● **EXERCISE PROMPT**
Restrict the output to the lines below starting at the one that contains "for node, shape" and ending at the one that contains "for corner in", and restate them word for word, both ends included.

▶

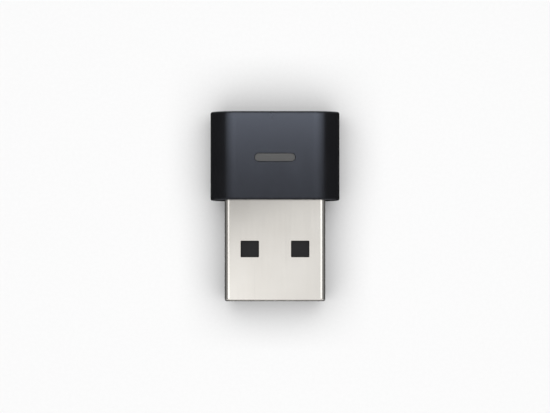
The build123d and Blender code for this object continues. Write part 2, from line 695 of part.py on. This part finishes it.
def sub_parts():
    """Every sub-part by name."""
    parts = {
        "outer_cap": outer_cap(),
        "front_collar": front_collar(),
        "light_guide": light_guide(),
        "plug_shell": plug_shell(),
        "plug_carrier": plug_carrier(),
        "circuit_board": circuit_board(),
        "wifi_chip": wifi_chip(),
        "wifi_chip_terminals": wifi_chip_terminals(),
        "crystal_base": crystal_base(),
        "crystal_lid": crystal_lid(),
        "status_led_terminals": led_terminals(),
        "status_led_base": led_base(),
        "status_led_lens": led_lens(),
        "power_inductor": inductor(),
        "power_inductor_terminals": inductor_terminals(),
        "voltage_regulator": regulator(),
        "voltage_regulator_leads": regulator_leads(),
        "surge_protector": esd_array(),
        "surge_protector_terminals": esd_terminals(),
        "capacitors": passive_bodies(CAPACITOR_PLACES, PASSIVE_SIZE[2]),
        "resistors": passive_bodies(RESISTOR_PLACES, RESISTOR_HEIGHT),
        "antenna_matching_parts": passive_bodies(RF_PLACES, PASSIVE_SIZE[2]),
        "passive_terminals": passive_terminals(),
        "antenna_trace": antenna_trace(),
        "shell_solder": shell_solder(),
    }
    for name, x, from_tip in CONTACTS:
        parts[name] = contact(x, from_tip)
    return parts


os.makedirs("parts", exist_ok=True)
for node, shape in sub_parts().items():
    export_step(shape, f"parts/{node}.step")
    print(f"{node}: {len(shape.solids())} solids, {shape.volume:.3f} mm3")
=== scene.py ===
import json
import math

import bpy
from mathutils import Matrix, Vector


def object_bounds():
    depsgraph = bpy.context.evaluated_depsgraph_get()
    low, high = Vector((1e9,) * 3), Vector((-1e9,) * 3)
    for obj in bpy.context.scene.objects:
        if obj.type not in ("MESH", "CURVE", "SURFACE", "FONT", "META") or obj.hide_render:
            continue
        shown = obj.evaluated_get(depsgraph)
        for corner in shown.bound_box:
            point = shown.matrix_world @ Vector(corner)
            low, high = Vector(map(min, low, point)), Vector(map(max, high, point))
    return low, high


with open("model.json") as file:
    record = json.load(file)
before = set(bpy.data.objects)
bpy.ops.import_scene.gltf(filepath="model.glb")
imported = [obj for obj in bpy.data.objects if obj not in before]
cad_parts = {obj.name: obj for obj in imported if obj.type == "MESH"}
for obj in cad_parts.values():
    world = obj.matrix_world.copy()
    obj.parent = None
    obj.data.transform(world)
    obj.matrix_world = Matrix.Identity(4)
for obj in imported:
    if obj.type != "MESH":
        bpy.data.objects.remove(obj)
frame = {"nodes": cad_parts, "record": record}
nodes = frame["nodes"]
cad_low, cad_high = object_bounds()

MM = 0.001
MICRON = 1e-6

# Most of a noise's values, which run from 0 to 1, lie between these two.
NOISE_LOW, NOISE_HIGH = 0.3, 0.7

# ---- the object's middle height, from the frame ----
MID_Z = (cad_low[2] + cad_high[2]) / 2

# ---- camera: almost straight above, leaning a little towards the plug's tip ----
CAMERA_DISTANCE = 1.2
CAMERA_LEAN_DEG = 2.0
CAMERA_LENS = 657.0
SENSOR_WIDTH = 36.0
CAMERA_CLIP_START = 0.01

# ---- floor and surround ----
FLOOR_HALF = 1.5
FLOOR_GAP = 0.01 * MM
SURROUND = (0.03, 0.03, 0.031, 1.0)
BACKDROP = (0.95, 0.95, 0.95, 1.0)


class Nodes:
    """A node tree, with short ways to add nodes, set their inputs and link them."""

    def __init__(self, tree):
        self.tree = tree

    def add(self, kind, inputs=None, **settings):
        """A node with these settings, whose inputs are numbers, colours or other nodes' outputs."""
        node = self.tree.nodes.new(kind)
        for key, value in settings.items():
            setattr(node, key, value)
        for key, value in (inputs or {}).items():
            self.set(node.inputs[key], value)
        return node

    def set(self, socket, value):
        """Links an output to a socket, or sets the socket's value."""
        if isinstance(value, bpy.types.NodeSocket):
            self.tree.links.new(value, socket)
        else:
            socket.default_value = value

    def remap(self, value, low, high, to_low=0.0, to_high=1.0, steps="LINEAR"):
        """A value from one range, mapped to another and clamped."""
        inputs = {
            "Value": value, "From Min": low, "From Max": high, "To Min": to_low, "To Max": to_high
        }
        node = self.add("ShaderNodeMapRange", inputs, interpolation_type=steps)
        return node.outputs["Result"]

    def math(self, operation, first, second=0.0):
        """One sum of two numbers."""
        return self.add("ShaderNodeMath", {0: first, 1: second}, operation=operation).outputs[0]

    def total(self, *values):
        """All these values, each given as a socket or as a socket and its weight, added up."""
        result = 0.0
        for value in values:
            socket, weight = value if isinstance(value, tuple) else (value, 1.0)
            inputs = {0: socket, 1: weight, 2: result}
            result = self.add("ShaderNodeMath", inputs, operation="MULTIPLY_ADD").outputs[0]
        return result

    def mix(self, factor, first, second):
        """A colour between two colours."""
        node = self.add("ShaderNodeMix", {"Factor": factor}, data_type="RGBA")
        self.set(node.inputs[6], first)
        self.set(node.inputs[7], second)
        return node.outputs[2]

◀

● **EXERCISE RESULT**
for node, shape in sub_parts().items():
    export_step(shape, f"parts/{node}.step")
    print(f"{node}: {len(shape.solids())} solids, {shape.volume:.3f} mm3")
=== scene.py ===
import json
import math

import bpy
from mathutils import Matrix, Vector


def object_bounds():
    depsgraph = bpy.context.evaluated_depsgraph_get()
    low, high = Vector((1e9,) * 3), Vector((-1e9,) * 3)
    for obj in bpy.context.scene.objects:
        if obj.type not in ("MESH", "CURVE", "SURFACE", "FONT", "META") or obj.hide_render:
            continue
        shown = obj.evaluated_get(depsgraph)
        for corner in shown.bound_box:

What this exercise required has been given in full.